--- Provided data ---

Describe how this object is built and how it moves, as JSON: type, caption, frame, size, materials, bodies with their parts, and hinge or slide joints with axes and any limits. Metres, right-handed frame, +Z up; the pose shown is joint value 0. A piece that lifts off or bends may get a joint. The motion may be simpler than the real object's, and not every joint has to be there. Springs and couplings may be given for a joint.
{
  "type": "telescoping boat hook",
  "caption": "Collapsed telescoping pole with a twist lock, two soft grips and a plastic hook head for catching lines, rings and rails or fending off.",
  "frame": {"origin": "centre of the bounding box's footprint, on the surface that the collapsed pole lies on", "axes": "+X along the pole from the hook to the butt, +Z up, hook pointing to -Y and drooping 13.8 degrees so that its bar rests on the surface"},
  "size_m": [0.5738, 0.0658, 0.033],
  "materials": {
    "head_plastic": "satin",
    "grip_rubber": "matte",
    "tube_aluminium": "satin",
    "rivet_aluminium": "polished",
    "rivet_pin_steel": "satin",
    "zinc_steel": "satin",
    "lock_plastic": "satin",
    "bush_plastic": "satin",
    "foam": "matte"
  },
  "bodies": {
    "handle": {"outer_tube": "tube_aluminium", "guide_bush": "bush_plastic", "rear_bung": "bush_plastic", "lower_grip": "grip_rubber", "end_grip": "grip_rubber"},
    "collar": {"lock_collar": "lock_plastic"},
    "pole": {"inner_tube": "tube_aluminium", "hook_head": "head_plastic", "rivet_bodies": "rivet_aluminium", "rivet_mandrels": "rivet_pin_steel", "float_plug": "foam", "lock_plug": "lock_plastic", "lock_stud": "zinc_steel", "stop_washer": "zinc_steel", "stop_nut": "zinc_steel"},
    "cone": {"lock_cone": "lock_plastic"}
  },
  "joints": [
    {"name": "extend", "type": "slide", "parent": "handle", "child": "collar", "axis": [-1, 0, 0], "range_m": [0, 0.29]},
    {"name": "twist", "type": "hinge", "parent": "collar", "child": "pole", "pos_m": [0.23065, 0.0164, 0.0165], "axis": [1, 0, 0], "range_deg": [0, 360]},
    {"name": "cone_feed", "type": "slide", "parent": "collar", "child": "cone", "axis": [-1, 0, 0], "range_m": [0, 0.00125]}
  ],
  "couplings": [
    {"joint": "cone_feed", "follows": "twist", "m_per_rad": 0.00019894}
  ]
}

---

* Written request:
Return every line exactly.

* Solution for this exercise:
Describe how this object is built and how it moves, as JSON: type, caption, frame, size, materials, bodies with their parts, and hinge or slide joints with axes and any limits. Metres, right-handed frame, +Z up; the pose shown is joint value 0. A piece that lifts off or bends may get a joint. The motion may be simpler than the real object's, and not every joint has to be there. Springs and couplings may be given for a joint.
{
  "type": "telescoping boat hook",
  "caption": "Collapsed telescoping pole with a twist lock, two soft grips and a plastic hook head for catching lines, rings and rails or fending off.",
  "frame": {"origin": "centre of the bounding box's footprint, on the surface that the collapsed pole lies on", "axes": "+X along the pole from the hook to the butt, +Z up, hook pointing to -Y and drooping 13.8 degrees so that its bar rests on the surface"},
  "size_m": [0.5738, 0.0658, 0.033],
  "materials": {
    "head_plastic": "satin",
    "grip_rubber": "matte",
    "tube_aluminium": "satin",
    "rivet_aluminium": "polished",
    "rivet_pin_steel": "satin",
    "zinc_steel": "satin",
    "lock_plastic": "satin",
    "bush_plastic": "satin",
    "foam": "matte"
  },
  "bodies": {
    "handle": {"outer_tube": "tube_aluminium", "guide_bush": "bush_plastic", "rear_bung": "bush_plastic", "lower_grip": "grip_rubber", "end_grip": "grip_rubber"},
    "collar": {"lock_collar": "lock_plastic"},
    "pole": {"inner_tube": "tube_aluminium", "hook_head": "head_plastic", "rivet_bodies": "rivet_aluminium", "rivet_mandrels": "rivet_pin_steel", "float_plug": "foam", "lock_plug": "lock_plastic", "lock_stud": "zinc_steel", "stop_washer": "zinc_steel", "stop_nut": "zinc_steel"},
    "cone": {"lock_cone": "lock_plastic"}
  },
  "joints": [
    {"name": "extend", "type": "slide", "parent": "handle", "child": "collar", "axis": [-1, 0, 0], "range_m": [0, 0.29]},
    {"name": "twist", "type": "hinge", "parent": "collar", "child": "pole", "pos_m": [0.23065, 0.0164, 0.0165], "axis": [1, 0, 0], "range_deg": [0, 360]},
    {"name": "cone_feed", "type": "slide", "parent": "collar", "child": "cone", "axis": [-1, 0, 0], "range_m": [0, 0.00125]}
  ],
  "couplings": [
    {"joint": "cone_feed", "follows": "twist", "m_per_rad": 0.00019894}
  ]
}